WHAT TO WORK ON:
From the listing, collect all lines containing the word "where".

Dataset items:
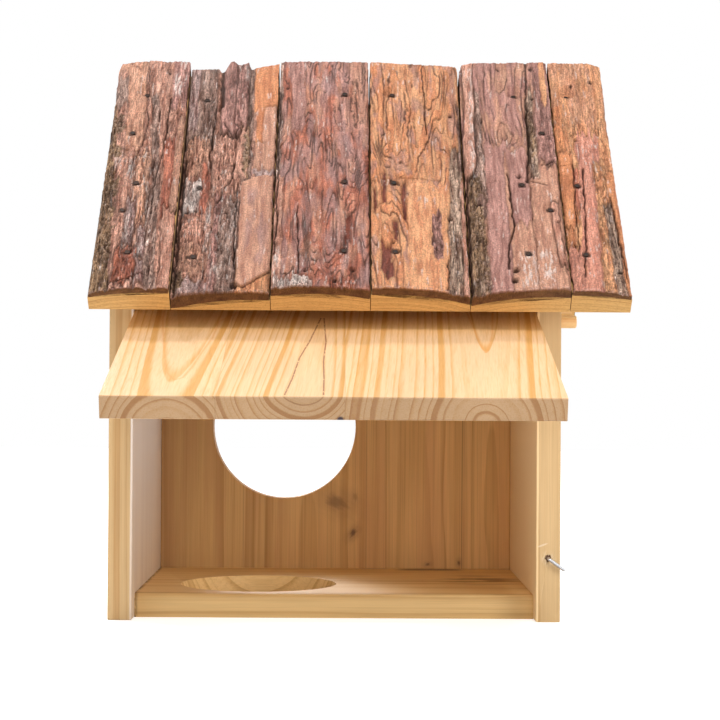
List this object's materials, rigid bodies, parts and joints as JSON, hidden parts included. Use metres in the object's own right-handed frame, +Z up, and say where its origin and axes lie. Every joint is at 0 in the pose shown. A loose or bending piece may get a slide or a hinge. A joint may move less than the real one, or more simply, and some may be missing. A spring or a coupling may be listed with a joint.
{
  "type": "squirrel house",
  "caption": "Gable-roofed wooden squirrel nest box with a bark slab roof, round openings in back and floor, a dowel-hinged front flap and a wire turn hook.",
  "frame": {"origin": "middle of the body at the underside of the floor, on the surface that the house stands on", "axes": "+X to the right as seen from the flap, +Y to the back panel, +Z up"},
  "size_m": [0.3238, 0.4263, 0.3648],
  "materials": {
    "side_pine": "planed pine, oiled",
    "back_pine": "planed pine staves, oiled",
    "floor_pine": "planed pine, oiled",
    "flap_pine": "planed pine staves, satin varnish",
    "dowel_beech": "turned hardwood",
    "slab_wood": "sawn softwood",
    "batten_wood": "sawn softwood",
    "bark": "rough bark, partly planed, clear varnish",
    "nail_steel": "dull dark steel",
    "screw_steel": "zinc plated",
    "hook_steel": "bright zinc plated wire"
  },
  "bodies": {
    "house": {"left_side": "side_pine", "right_side": "side_pine", "back_panel": "back_pine", "floor_board": "floor_pine", "hinge_dowel_left": "dowel_beech", "hinge_dowel_right": "dowel_beech", "front_slab_1": "slab_wood", "front_bark_1": "bark", "rear_slab_1": "slab_wood", "rear_bark_1": "bark", "front_slab_2": "slab_wood", "front_bark_2": "bark", "rear_slab_2": "slab_wood", "rear_bark_2": "bark", "front_slab_3": "slab_wood", "front_bark_3": "bark", "rear_slab_3": "slab_wood", "rear_bark_3": "bark", "front_slab_4": "slab_wood", "front_bark_4": "bark", "rear_slab_4": "slab_wood", "rear_bark_4": "bark", "front_slab_5": "slab_wood", "front_bark_5": "bark", "rear_slab_5": "slab_wood", "rear_bark_5": "bark", "front_slab_6": "slab_wood", "front_bark_6": "bark", "rear_slab_6": "slab_wood", "rear_bark_6": "bark", "front_eave_batten": "batten_wood", "front_middle_batten": "batten_wood", "rear_eave_batten": "batten_wood", "rear_middle_batten": "batten_wood", "ridge_batten": "batten_wood", "front_roof_nails": "nail_steel", "rear_roof_nails": "nail_steel", "left_screws": "screw_steel", "right_screws": "screw_steel"},
    "flap": {"flap": "flap_pine"},
    "hook": {"turn_hook": "hook_steel"}
  },
  "joints": [
    {"name": "flap_hinge", "type": "hinge", "parent": "house", "child": "flap", "pos_m": [0, -0.093, 0.1864], "axis": [1, 0, 0], "range_deg": [-13.5, 73.25]},
    {"name": "hook_turn", "type": "hinge", "parent": "house", "child": "hook", "pos_m": [0.1325, -0.1, 0.0395], "axis": [0, -1, 0], "range_deg": [-144, 216]}
  ]
}
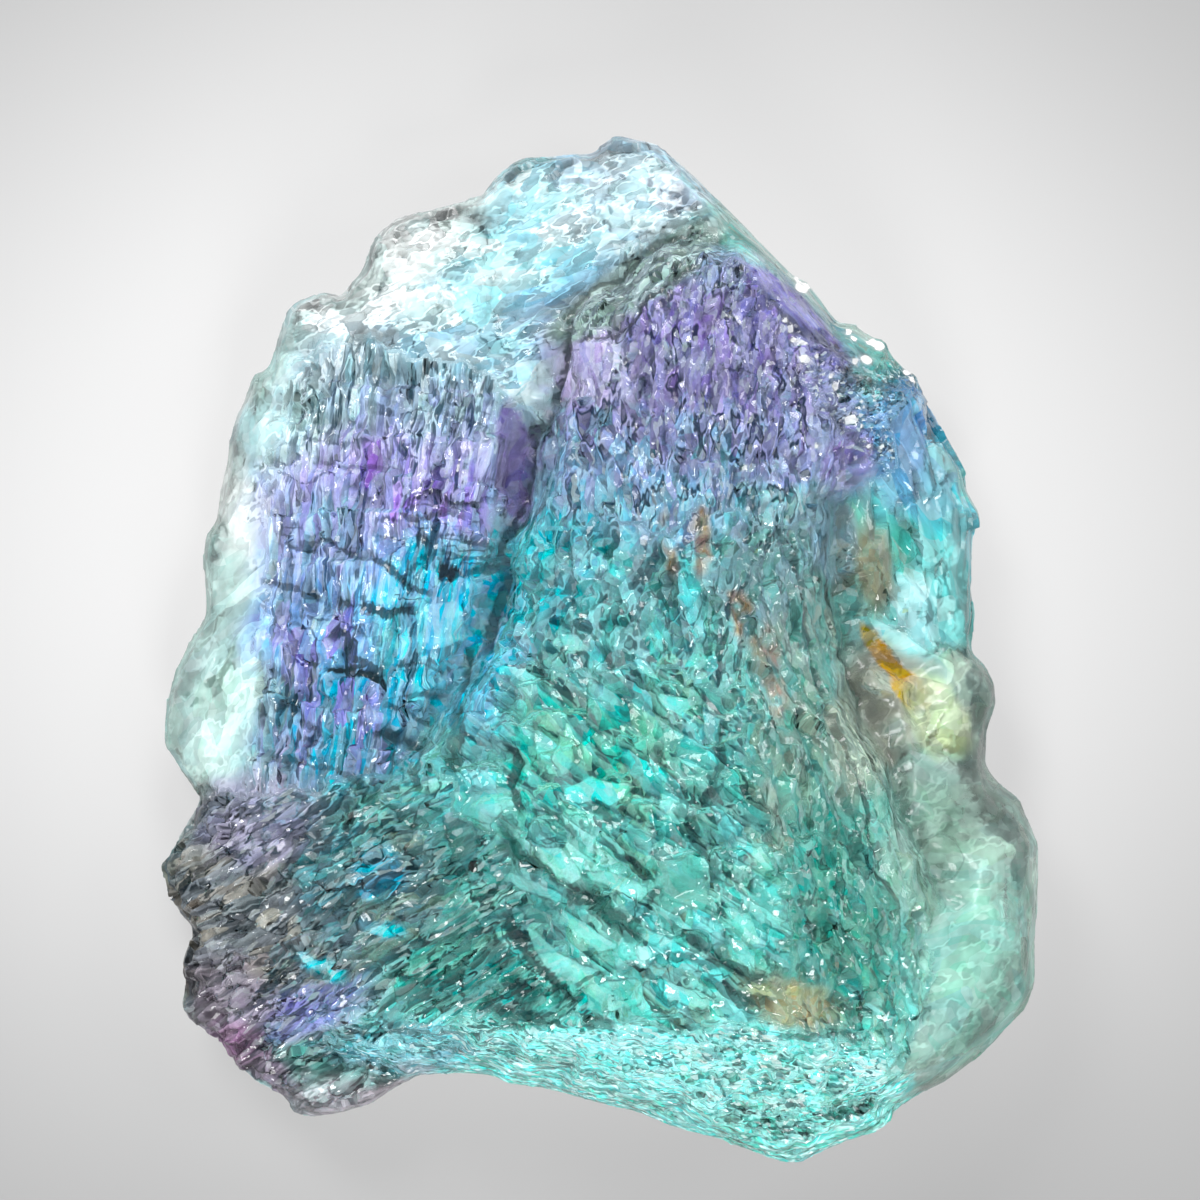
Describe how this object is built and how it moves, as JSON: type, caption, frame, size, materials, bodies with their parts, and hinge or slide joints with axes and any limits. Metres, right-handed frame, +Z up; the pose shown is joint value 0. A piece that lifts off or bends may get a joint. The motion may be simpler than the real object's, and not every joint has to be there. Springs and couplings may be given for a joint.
{
  "type": "fluorite specimen",
  "caption": "Rough rainbow fluorite crystal lying on a flat cleavage back, with a tent-shaped faceted mound on a thin plate, for a shelf or a display table.",
  "frame": {"origin": "under the middle of the specimen's box, on the surface that it lies on", "axes": "+X to the specimen's right, +Y along its length towards the top point, +Z up, the way the mound rises"},
  "size_m": [0.0598, 0.07, 0.0284],
  "materials": {
    "fluorite": "gloss"
  },
  "bodies": {
    "root": {"fluorite_crystal": "fluorite"}
  },
  "joints": []
}
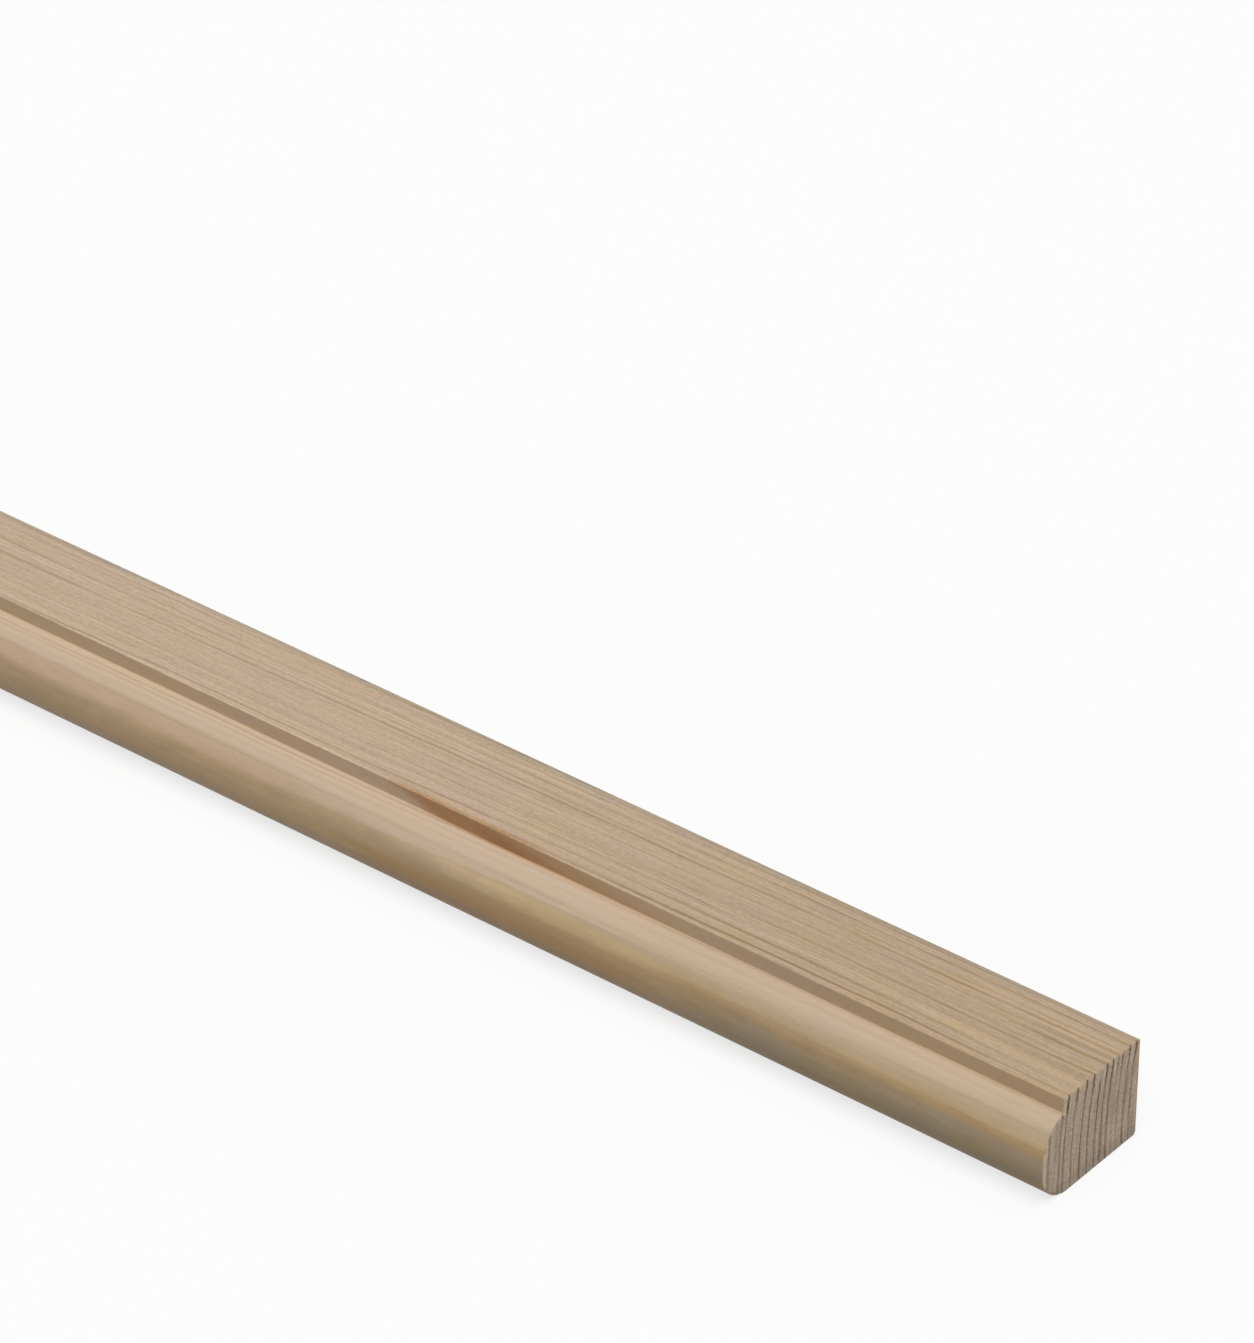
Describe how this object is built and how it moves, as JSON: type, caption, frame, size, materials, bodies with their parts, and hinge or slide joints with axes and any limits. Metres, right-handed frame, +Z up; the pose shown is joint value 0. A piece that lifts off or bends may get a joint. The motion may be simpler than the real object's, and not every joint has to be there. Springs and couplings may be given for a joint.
{
  "type": "staff bead moulding",
  "caption": "Length of planed softwood moulding with a quirked bead along one edge, used to hold a sliding sash in its frame.",
  "frame": {"origin": "centre of the bottom of the bounding box: on the plain wide face that the moulding lies on, midway along its length and midway across its width", "axes": "+X along the length, +Y to the plain back edge away from the bead, +Z up to the quirked wide face"},
  "size_m": [2.4, 0.028, 0.021],
  "materials": {
    "planed_pine": "planed, unfinished"
  },
  "bodies": {
    "root": {"staff_bead": "planed_pine"}
  },
  "joints": []
}
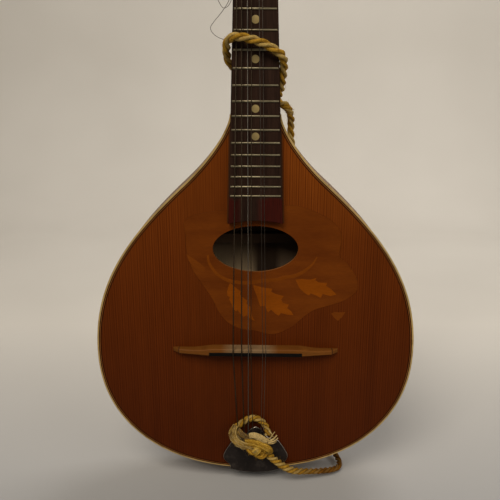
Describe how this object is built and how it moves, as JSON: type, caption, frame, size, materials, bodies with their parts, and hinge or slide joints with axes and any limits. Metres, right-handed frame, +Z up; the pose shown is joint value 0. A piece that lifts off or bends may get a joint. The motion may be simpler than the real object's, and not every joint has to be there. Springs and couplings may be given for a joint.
{
  "type": "mandolin",
  "caption": "Flat-backed pear-shaped mandolin with an oval soundhole, floating bridge, geared tuners, sheet-metal tailpiece and a rope strap.",
  "frame": {"origin": "middle of the tail end of the body, where a stand carries it, half way through the body's depth", "axes": "+Z up the neck to the headstock, -Y out of the soundboard, +X to the treble side"},
  "size_m": [0.27, 0.0705, 0.589],
  "materials": {
    "soundboard": "amber varnished spruce, gloss",
    "inlay": "varnished marquetry veneer",
    "body_wood": "varnished maple, gloss",
    "binding": "aged cream edge binding",
    "inner_wood": "bare spruce",
    "neck_wood": "stained hardwood, satin",
    "rosewood": "oiled rosewood",
    "ebony": "polished black wood",
    "bridge_wood": "varnished light wood",
    "bone": "bone",
    "tailpiece_metal": "dark tarnished sheet metal, bright worn edges",
    "string_wire": "plain and wound steel",
    "frets": "nickel silver",
    "pearl": "pearl",
    "tuner_metal": "worn nickel plate",
    "button": "aged ivoroid",
    "rope": "twisted two-tone cord"
  },
  "bodies": {
    "instrument": {"soundboard": "soundboard", "pickguard_inlay": "inlay", "back_plate": "body_wood", "left_rim": "body_wood", "right_rim": "body_wood", "top_binding": "binding", "back_binding": "binding", "neck": "neck_wood", "heel_cap": "ebony", "fingerboard": "rosewood", "headstock_veneer": "rosewood", "nut": "bone", "tailpiece": "tailpiece_metal", "end_pin": "ebony", "tuner_plate_treble": "tuner_metal", "tuner_plate_bass": "tuner_metal", "broken_string": "string_wire", "neck_block": "inner_wood", "tail_block": "inner_wood", "top_brace_upper": "inner_wood", "top_brace_lower": "inner_wood", "back_brace_upper": "inner_wood", "back_brace_lower": "inner_wood", "top_lining_left": "inner_wood", "top_lining_right": "inner_wood", "back_lining_left": "inner_wood", "back_lining_right": "inner_wood", "string_1": "string_wire", "string_2": "string_wire", "string_3": "string_wire", "string_4": "string_wire", "string_5": "string_wire", "string_6": "string_wire", "strap_rope": "rope", "strap_neck_loop": "rope", "strap_tail_loop": "rope", "strap_frayed_end": "rope", "strap_tail_knot": "rope", "strap_neck_knot": "rope"},
    "bridge": {"bridge_base": "bridge_wood", "bridge_saddle": "ebony"},
    "button_1": {"tuner_button_1": "button"},
    "post_1": {"string_post_1": "tuner_metal"},
    "button_2": {"tuner_button_2": "button"},
    "post_2": {"string_post_2": "tuner_metal"},
    "button_3": {"tuner_button_3": "button"},
    "post_3": {"string_post_3": "tuner_metal"},
    "button_4": {"tuner_button_4": "button"},
    "post_4": {"string_post_4": "tuner_metal"},
    "button_5": {"tuner_button_5": "button"},
    "post_5": {"string_post_5": "tuner_metal"},
    "button_6": {"tuner_button_6": "button"},
    "post_6": {"string_post_6": "tuner_metal"},
    "button_7": {"tuner_button_7": "button"},
    "post_7": {"string_post_7": "tuner_metal"},
    "button_8": {"tuner_button_8": "button"},
    "post_8": {"string_post_8": "tuner_metal"}
  },
  "joints": [
    {"name": "bridge_slide", "type": "slide", "parent": "instrument", "child": "bridge", "axis": [0, 0, 1], "range_m": [0, 0.01]},
    {"name": "button_1_turn", "type": "hinge", "parent": "instrument", "child": "button_1", "pos_m": [-0.03, -0.00127, 0.48899], "axis": [-1, 0, 0], "continuous": true},
    {"name": "post_1_turn", "type": "hinge", "parent": "instrument", "child": "post_1", "pos_m": [-0.0145, -0.01801, 0.48478], "axis": [0, 0.9781, -0.2079], "continuous": true},
    {"name": "button_2_turn", "type": "hinge", "parent": "instrument", "child": "button_2", "pos_m": [-0.03, 0.00351, 0.51148], "axis": [-1, 0, 0], "continuous": true},
    {"name": "post_2_turn", "type": "hinge", "parent": "instrument", "child": "post_2", "pos_m": [-0.0145, -0.01323, 0.50727], "axis": [0, 0.9781, -0.2079], "continuous": true},
    {"name": "button_3_turn", "type": "hinge", "parent": "instrument", "child": "button_3", "pos_m": [-0.03, 0.0083, 0.53398], "axis": [-1, 0, 0], "continuous": true},
    {"name": "post_3_turn", "type": "hinge", "parent": "instrument", "child": "post_3", "pos_m": [-0.0145, -0.00845, 0.52977], "axis": [0, 0.9781, -0.2079], "continuous": true},
    {"name": "button_4_turn", "type": "hinge", "parent": "instrument", "child": "button_4", "pos_m": [-0.03, 0.01308, 0.55648], "axis": [-1, 0, 0], "continuous": true},
    {"name": "post_4_turn", "type": "hinge", "parent": "instrument", "child": "post_4", "pos_m": [-0.0145, -0.00366, 0.55227], "axis": [0, 0.9781, -0.2079], "continuous": true},
    {"name": "button_5_turn", "type": "hinge", "parent": "instrument", "child": "button_5", "pos_m": [0.03, -0.00127, 0.48899], "axis": [1, 0, 0], "continuous": true},
    {"name": "post_5_turn", "type": "hinge", "parent": "instrument", "child": "post_5", "pos_m": [0.0145, -0.01801, 0.48478], "axis": [0, 0.9781, -0.2079], "continuous": true},
    {"name": "button_6_turn", "type": "hinge", "parent": "instrument", "child": "button_6", "pos_m": [0.03, 0.00351, 0.51148], "axis": [1, 0, 0], "continuous": true},
    {"name": "post_6_turn", "type": "hinge", "parent": "instrument", "child": "post_6", "pos_m": [0.0145, -0.01323, 0.50727], "axis": [0, 0.9781, -0.2079], "continuous": true},
    {"name": "button_7_turn", "type": "hinge", "parent": "instrument", "child": "button_7", "pos_m": [0.03, 0.0083, 0.53398], "axis": [1, 0, 0], "continuous": true},
    {"name": "post_7_turn", "type": "hinge", "parent": "instrument", "child": "post_7", "pos_m": [0.0145, -0.00845, 0.52977], "axis": [0, 0.9781, -0.2079], "continuous": true},
    {"name": "button_8_turn", "type": "hinge", "parent": "instrument", "child": "button_8", "pos_m": [0.03, 0.01308, 0.55648], "axis": [1, 0, 0], "continuous": true},
    {"name": "post_8_turn", "type": "hinge", "parent": "instrument", "child": "post_8", "pos_m": [0.0145, -0.00366, 0.55227], "axis": [0, 0.9781, -0.2079], "continuous": true}
  ],
  "couplings": [
    {"joint": "post_1_turn", "follows": "button_1_turn", "ratio": 0.071429},
    {"joint": "post_2_turn", "follows": "button_2_turn", "ratio": 0.071429},
    {"joint": "post_3_turn", "follows": "button_3_turn", "ratio": 0.071429},
    {"joint": "post_4_turn", "follows": "button_4_turn", "ratio": 0.071429},
    {"joint": "post_5_turn", "follows": "button_5_turn", "ratio": 0.071429},
    {"joint": "post_6_turn", "follows": "button_6_turn", "ratio": 0.071429},
    {"joint": "post_7_turn", "follows": "button_7_turn", "ratio": 0.071429},
    {"joint": "post_8_turn", "follows": "button_8_turn", "ratio": 0.071429}
  ]
}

SOLUTION TO THIS EXERCISE:
List this object's materials, rigid bodies, parts and joints as JSON, hidden parts included. Use metres in the object's own right-handed frame, +Z up, and say where its origin and axes lie. Every joint is at 0 in the pose shown. A loose or bending piece may get a slide or a hinge. A joint may move less than the real one, or more simply, and some may be missing. A spring or a coupling may be listed with a joint.
  "frame": {"origin": "middle of the tail end of the body, where a stand carries it, half way through the body's depth", "axes": "+Z up the neck to the headstock, -Y out of the soundboard, +X to the treble side"},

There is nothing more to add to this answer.